** Information supplied **
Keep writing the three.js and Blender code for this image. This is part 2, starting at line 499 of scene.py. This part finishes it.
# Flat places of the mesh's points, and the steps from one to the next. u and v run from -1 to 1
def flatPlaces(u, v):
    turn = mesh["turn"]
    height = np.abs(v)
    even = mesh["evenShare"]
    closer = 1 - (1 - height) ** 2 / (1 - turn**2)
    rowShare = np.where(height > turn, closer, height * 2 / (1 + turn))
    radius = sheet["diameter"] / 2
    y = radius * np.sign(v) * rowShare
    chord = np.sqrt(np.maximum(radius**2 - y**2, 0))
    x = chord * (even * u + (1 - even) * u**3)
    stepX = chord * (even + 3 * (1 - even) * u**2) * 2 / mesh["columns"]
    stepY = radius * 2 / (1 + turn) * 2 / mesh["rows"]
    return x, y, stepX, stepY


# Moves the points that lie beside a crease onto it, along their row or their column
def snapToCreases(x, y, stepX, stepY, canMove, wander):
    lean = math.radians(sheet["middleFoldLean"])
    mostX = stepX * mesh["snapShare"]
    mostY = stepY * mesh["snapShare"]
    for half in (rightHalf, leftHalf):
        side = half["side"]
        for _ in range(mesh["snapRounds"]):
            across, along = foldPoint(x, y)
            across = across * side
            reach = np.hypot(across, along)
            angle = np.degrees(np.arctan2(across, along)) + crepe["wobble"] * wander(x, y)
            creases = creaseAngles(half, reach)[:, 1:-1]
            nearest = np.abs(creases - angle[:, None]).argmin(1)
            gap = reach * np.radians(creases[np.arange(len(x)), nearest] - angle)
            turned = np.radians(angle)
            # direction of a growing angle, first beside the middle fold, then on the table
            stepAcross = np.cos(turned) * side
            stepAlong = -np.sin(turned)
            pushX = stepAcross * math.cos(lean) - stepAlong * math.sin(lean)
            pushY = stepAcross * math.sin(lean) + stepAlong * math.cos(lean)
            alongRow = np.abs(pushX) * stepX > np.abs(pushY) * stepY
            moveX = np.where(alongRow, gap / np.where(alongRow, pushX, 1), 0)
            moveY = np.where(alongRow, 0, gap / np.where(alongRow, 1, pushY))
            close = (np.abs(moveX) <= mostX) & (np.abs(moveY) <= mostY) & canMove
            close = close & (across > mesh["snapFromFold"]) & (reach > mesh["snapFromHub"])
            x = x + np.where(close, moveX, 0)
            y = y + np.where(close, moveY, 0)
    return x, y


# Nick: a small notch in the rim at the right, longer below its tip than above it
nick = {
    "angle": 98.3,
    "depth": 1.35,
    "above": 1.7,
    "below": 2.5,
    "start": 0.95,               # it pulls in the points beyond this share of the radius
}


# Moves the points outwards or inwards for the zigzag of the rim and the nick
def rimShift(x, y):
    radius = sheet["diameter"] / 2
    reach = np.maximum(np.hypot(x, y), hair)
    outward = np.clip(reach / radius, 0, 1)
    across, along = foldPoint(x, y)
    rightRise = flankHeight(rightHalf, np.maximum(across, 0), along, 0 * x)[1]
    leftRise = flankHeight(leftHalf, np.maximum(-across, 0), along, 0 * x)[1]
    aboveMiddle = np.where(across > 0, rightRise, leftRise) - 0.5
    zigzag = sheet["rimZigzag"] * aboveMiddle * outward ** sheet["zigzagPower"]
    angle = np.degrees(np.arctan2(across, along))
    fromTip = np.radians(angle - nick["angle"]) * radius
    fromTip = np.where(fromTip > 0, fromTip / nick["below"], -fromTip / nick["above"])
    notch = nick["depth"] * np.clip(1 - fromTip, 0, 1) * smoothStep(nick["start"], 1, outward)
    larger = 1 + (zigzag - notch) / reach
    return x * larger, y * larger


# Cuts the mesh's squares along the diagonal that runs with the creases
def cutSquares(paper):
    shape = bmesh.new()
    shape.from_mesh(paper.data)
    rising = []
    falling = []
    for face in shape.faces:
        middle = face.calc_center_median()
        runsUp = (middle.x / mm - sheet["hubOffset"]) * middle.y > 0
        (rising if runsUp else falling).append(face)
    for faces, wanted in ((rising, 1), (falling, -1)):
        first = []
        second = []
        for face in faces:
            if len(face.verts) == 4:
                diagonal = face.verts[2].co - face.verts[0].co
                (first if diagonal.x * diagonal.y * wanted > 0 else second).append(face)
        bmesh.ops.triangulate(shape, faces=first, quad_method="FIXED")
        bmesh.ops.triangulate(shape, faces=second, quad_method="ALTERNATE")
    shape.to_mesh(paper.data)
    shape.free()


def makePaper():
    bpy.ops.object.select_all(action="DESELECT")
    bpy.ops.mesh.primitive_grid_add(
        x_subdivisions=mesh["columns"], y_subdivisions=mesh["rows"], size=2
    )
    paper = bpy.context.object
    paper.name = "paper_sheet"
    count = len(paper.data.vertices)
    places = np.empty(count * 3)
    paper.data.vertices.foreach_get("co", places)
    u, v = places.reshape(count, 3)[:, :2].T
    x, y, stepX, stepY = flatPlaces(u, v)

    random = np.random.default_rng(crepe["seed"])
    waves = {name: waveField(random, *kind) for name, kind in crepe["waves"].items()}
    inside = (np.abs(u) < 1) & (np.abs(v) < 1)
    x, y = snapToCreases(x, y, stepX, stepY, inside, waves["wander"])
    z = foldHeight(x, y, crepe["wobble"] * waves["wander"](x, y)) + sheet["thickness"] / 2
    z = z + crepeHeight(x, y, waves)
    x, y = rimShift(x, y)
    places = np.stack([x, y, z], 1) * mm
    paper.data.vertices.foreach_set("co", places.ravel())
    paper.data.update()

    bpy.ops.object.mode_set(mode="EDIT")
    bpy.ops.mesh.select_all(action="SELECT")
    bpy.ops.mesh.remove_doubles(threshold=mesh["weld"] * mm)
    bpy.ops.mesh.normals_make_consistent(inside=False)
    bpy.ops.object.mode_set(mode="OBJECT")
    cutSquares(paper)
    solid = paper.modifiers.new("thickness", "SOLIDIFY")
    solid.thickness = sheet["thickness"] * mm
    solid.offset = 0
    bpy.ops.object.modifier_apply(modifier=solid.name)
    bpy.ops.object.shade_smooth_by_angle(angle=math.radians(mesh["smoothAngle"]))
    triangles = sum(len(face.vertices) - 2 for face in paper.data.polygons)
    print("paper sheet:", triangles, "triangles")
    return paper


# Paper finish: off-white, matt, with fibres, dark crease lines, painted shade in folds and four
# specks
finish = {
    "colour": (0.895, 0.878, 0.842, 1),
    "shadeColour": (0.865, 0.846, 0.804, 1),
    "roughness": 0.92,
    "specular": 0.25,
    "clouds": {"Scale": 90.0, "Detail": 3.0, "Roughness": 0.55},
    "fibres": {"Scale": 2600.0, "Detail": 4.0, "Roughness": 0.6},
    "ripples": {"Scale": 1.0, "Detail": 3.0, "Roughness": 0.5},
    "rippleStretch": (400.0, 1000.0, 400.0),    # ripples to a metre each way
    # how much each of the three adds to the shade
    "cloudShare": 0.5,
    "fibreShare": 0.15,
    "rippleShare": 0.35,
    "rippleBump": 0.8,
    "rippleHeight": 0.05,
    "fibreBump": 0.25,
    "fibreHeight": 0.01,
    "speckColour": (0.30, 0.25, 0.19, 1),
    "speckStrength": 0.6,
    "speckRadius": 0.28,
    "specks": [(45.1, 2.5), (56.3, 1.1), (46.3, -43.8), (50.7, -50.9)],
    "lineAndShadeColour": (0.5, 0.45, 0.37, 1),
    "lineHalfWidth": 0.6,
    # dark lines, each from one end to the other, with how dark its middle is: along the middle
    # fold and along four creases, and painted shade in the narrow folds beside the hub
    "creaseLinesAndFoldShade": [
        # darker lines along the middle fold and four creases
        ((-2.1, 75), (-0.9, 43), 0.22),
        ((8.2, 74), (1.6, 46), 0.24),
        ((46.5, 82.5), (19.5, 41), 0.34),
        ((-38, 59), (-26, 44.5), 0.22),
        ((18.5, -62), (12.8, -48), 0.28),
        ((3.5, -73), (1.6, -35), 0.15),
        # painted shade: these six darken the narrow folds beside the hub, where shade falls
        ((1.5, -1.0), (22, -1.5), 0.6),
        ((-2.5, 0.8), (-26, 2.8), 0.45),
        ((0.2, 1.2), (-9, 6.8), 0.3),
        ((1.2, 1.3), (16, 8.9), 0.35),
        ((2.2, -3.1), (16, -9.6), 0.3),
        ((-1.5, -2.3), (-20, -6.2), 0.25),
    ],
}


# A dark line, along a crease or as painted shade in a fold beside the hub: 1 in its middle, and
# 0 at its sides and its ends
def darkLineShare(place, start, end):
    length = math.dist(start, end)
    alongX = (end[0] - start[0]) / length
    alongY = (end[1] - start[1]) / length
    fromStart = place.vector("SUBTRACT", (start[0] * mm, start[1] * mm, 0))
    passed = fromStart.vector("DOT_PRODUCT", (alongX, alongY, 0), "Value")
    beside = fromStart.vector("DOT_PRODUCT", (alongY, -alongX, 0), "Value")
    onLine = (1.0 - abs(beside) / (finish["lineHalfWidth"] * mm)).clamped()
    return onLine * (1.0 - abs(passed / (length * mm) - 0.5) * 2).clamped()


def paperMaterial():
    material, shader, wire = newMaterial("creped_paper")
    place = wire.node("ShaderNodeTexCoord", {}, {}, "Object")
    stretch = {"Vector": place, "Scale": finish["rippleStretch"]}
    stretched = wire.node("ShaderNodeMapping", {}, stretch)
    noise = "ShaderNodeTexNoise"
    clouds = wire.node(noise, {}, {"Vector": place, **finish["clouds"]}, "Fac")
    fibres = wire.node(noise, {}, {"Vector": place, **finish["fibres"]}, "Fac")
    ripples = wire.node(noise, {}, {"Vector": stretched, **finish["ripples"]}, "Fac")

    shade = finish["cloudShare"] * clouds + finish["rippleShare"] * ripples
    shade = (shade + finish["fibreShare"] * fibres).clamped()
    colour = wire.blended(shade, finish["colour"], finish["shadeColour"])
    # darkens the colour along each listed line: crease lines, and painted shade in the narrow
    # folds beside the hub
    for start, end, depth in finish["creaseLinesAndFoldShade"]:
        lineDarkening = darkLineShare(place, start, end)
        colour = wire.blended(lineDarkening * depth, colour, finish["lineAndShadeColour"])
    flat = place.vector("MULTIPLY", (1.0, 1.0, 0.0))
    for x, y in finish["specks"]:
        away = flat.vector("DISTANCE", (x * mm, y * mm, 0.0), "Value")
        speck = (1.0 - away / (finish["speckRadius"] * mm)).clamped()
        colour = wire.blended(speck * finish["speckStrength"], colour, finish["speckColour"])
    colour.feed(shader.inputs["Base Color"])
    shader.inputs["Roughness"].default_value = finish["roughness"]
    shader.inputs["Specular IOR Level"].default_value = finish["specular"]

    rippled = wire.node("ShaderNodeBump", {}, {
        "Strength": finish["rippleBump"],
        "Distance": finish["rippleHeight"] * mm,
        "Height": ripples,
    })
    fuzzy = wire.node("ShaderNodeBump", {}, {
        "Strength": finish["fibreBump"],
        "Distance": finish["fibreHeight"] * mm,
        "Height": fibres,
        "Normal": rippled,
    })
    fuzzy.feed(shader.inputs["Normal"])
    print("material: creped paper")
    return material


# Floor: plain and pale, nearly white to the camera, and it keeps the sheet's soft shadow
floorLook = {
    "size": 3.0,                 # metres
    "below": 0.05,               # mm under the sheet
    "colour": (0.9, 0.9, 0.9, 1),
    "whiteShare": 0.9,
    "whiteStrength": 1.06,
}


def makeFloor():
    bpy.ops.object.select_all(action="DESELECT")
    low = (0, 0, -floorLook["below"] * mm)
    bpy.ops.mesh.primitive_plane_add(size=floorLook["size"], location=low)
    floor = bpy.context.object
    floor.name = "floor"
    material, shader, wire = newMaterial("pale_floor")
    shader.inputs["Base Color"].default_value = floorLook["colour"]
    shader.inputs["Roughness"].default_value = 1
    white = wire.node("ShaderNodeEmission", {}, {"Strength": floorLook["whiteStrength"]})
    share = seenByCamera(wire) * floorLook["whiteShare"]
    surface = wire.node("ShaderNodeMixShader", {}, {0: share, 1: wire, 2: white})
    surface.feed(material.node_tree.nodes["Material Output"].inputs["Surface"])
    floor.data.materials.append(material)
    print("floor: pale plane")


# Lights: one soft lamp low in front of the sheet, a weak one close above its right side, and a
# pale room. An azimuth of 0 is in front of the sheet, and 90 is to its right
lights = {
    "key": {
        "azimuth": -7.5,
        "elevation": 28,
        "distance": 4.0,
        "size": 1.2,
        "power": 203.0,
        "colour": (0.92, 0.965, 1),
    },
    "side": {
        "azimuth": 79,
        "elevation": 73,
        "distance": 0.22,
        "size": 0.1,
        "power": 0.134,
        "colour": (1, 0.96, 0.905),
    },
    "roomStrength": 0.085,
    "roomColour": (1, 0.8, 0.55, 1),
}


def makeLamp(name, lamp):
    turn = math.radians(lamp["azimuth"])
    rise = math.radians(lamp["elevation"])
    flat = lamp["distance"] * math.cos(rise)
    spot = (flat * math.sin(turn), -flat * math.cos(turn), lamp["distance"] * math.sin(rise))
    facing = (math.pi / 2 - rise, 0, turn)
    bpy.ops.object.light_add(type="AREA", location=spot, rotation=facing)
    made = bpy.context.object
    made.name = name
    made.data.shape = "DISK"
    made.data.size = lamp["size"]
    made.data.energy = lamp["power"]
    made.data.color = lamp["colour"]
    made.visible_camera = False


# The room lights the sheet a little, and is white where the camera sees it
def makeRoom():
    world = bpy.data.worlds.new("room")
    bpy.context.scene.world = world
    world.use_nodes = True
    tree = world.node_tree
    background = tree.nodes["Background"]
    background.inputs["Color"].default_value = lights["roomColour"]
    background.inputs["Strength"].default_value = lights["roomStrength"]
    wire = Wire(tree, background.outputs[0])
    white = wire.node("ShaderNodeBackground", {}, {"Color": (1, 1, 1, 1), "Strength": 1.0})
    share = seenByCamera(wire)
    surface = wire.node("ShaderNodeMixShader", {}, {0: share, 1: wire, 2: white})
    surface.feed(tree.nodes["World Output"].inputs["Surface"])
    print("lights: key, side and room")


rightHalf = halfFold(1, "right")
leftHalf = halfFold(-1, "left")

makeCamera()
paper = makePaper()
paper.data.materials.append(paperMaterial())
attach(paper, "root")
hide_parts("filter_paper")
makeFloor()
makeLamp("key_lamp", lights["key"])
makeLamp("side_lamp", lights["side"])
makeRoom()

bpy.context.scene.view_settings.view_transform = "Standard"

...

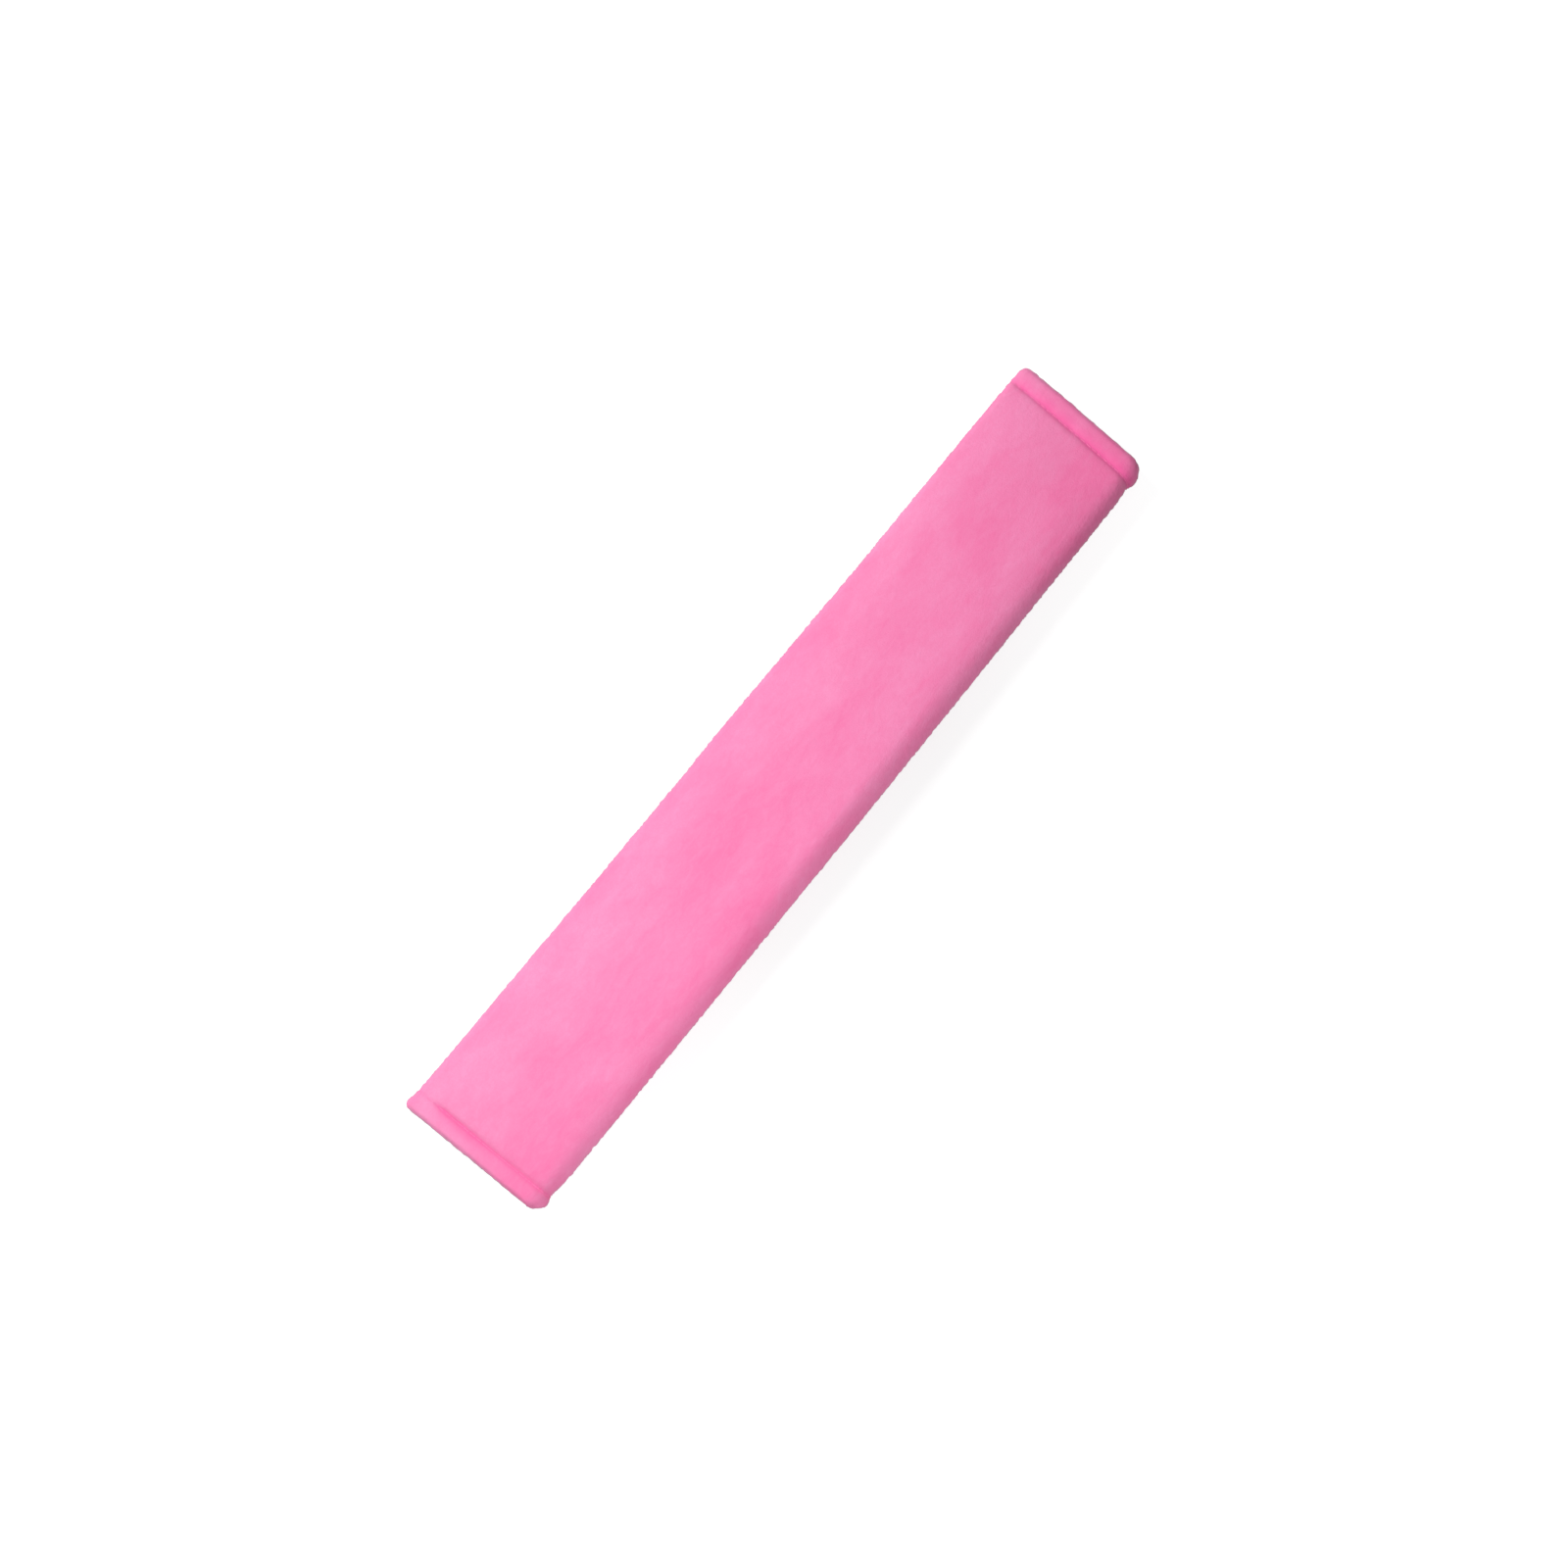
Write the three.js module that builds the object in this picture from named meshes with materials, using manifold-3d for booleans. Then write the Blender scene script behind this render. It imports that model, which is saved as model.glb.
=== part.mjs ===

==

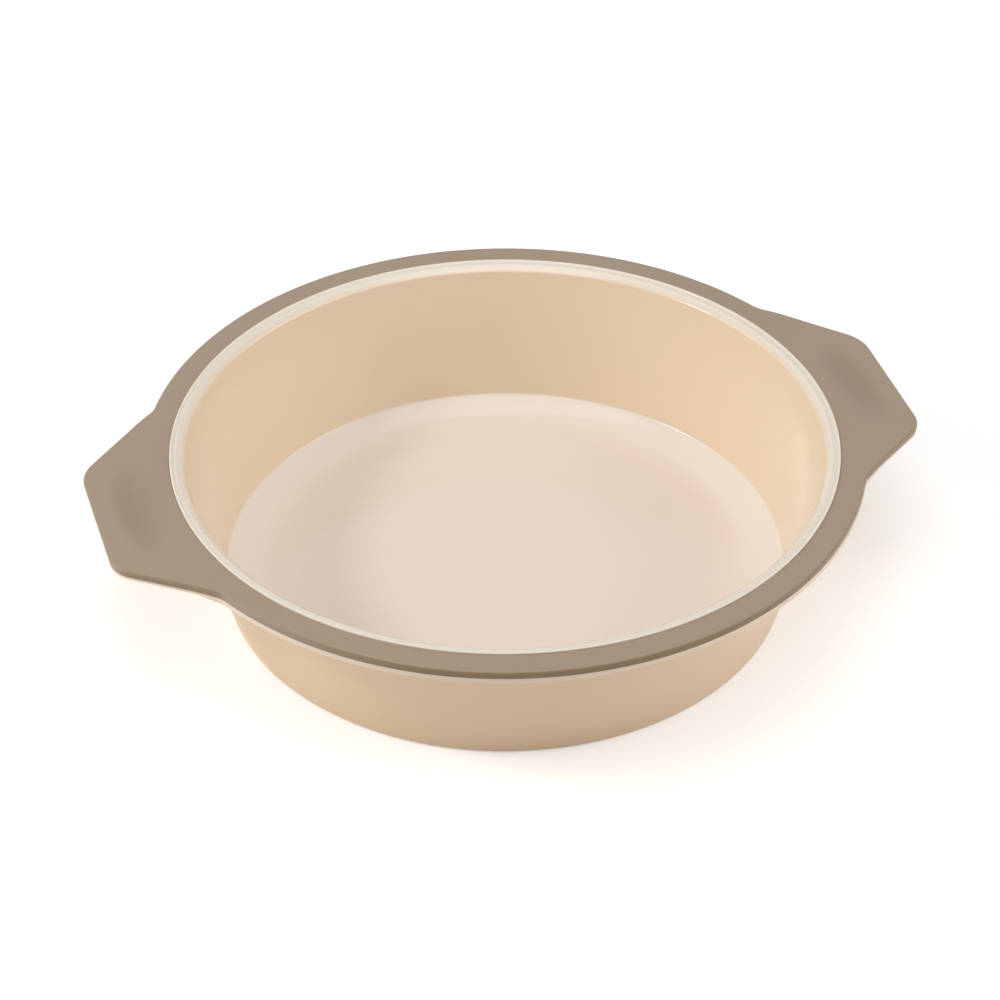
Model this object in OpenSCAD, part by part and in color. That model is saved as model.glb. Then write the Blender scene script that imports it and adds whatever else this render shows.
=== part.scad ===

** What you have to do **
Look through the lines above and collect those with the word "adds".

** Response to this task **
    # how much each of the three adds to the shade
Model this object in OpenSCAD, part by part and in color. That model is saved as model.glb. Then write the Blender scene script that imports it and adds whatever else this render shows.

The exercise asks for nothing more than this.